A special type of physical therapy is helping some patients with the novel coronavirus breathe more easily. The type of physical therapy, called manual therapy, is a bit different from the typical physical therapy and has helped some COVID-19 patients.
“When I first got out of the hospital in late April, I could not even sit up for 30 minutes. My oxygen saturation rate on the pulse oximeter would plummet to the 80s when I tried to stand and move around to cook in the kitchen, even with 6 liters of oxygen,” Dr. Douglas Dieterich told Fox News.
Dieterich, a hepatologist at Mount Sinai Hospital in New York City, was infected with the novel coronavirus in March and spent over three weeks in the ICU and hospital.
“Physical therapy for me before COVID was common for orthopedic injuries. This was different,” Dieterich said of manual therapy. “After I got home, my physical therapist was also certified in manual therapy so she addressed how my joints in the rib cage worked.”
The physician explained how they dealt with social distancing during treatments.
“Since COVID exposure was a concern for her, we did virtual PT and she taught me self-massage techniques for the muscles between my ribs,” he said.
“The act of breathing is automatic but the depth of breath is dependent on the muscles functioning and the rib cage working efficiently,” Valerie Harris, who practices manual physical therapy at Thrive Integrated Physical Therapy in New York City, told Fox News.
“Physical therapists can work to improve the efficient function of respiration through soft tissue release of restricted rib cage and thoracic musculature,” Harris added. “Joint mobilizations of the individual ribs and thoracic spine can be implemented to return the natural glide and motion needed for a full inhalation/exhalation.”

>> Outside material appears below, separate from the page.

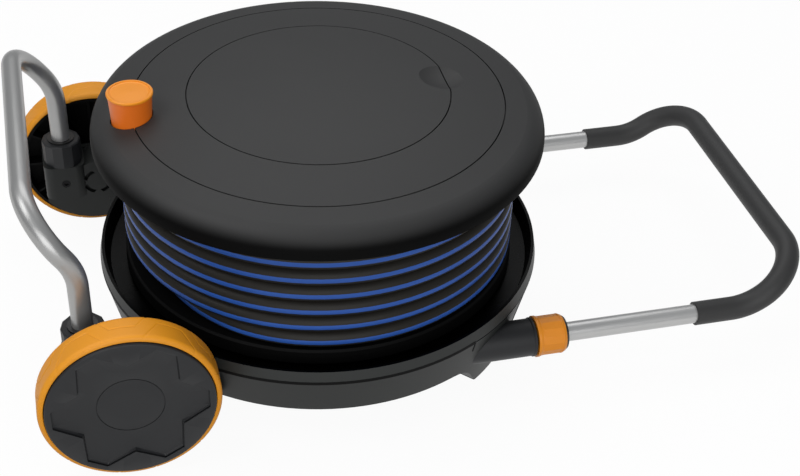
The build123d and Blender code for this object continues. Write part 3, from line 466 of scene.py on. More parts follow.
@dataclass(frozen=True)
class FoamSkin(Finish):
    """Foam or rubber with a moulded skin: fine pores and a soft sheen at the edges.

    Its pores are about 0.2 mm across and are drawn coarser, so that they still show.
    """

    pore_mm: float = 0.8
    depth_mm: float = 0.05
    pore_blend: float = 0.6
    sheen: float = 0.12
    sheen_roughness: float = 0.4

    def relief(
        self, tree: bpy.types.NodeTree
    ) -> tuple[bpy.types.NodeSocket, bpy.types.NodeSocket, float]:
        """Rounded cells of foam.

        Args:
            tree: The material's node tree.

        Returns:
            The vector that the tone uses, the relief from 0 to 1 and its depth in millimetres.
        """
        place = add_node(tree, "ShaderNodeTexCoord").outputs["Object"]
        cells = add_node(
            tree,
            "ShaderNodeTexVoronoi",
            {"feature": "SMOOTH_F1"},
            {"Vector": place, "Scale": per_metre(self.pore_mm), "Smoothness": self.pore_blend},
        )
        return place, cells.outputs["Distance"], self.depth_mm

    def surface(self) -> dict[str | int, object]:
        """A little sheen, as skinned foam has.

        Returns:
            Fixed values of the shader's own sockets.
        """
        return {
            "IOR": self.ior,
            "Sheen Weight": self.sheen,
            "Sheen Roughness": self.sheen_roughness,
        }


# Panel, lid and plate: the eroded face scatters light, so that the dome reads as one soft grey.
FLANGE = GrainedPlastic("polypropylene_spark_eroded_graphite", "#232323", "#272727", 0.62)
# The flange's rolled rim: the same grey on top, and painted shade that goes near black where the roll
# turns under.
ROLL_PAINTED_SHADE = RolledPlastic("polypropylene_spark_eroded_graphite_roll", "#232323", "#272727", 0.62)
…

The physical therapist said incorporating breathing exercises during and after these techniques allows for greater lung expansion and may help with a greater diffusion of oxygen throughout the body.
The novel coronavirus creates inflammation and attacks the lung tissue, according to health experts. Breathing becomes compromised and the patients typically become generally weak.
“The muscles were so tight and deconditioned from weeks in the hospital. It was difficult to take a deep breath in; the manual physical therapy really got in there and helped get the ribs to actually separate as I took a deep breath,” Dieterich said.
“When I first got out of the hospital in late April, I could not even sit up for 30 minutes. My oxygen saturation rate on the pulse oximeter would plummet to the 80s when I tried to stand and move around to cook in the kitchen, even with 6 liters of oxygen.”
Besides addressing the rib mobility, the physician said treatment also focused on the diaphragm, the muscle just under your rib cage.
“The diaphragm is the primary muscle of respiration and during inspiration, it contracts and pulls downward,” said Harris.
She explained how the muscles between the ribs, which are known as the intercostals muscles, work with the diaphragm to expand the chest to allow air to fill the lungs. When they are tight, the chest can’t expand as efficiently, according to the physical therapist.
“This tightness is typically seen in post-COVID patients who were in the ICU,” Tamar Amitay, a physical therapist who also practices manual therapy techniques, told Fox News.
“ICU-acquired weakness occurs in 33 percent of all patients on ventilators and up to 50 percent of patients who are in the ICU for greater than one week,” Amitay, the owner of Thrive PT, added.
Physical therapists say the muscles compensate for the weakness in many COVID-19 patients and many muscles no longer contract properly, which can contribute to inefficient breathing patterns.
“Patients who have been in respiratory distress may use their accessory muscles of respiration versus their diaphragm,” said Amitay. “This increases the work of breathing.”
Both physical therapists say when these muscles are tight, these manual techniques along with stretching and breathing exercises can really help patients recovering from COVID-19. Dieterich said the virtual sessions appear to be helping him in his recovery.
Although he has a long road to full recovery ahead, he noted that he can now “walk 2 miles on 2 liters [of oxygen], although I get tired and have to rest afterward.”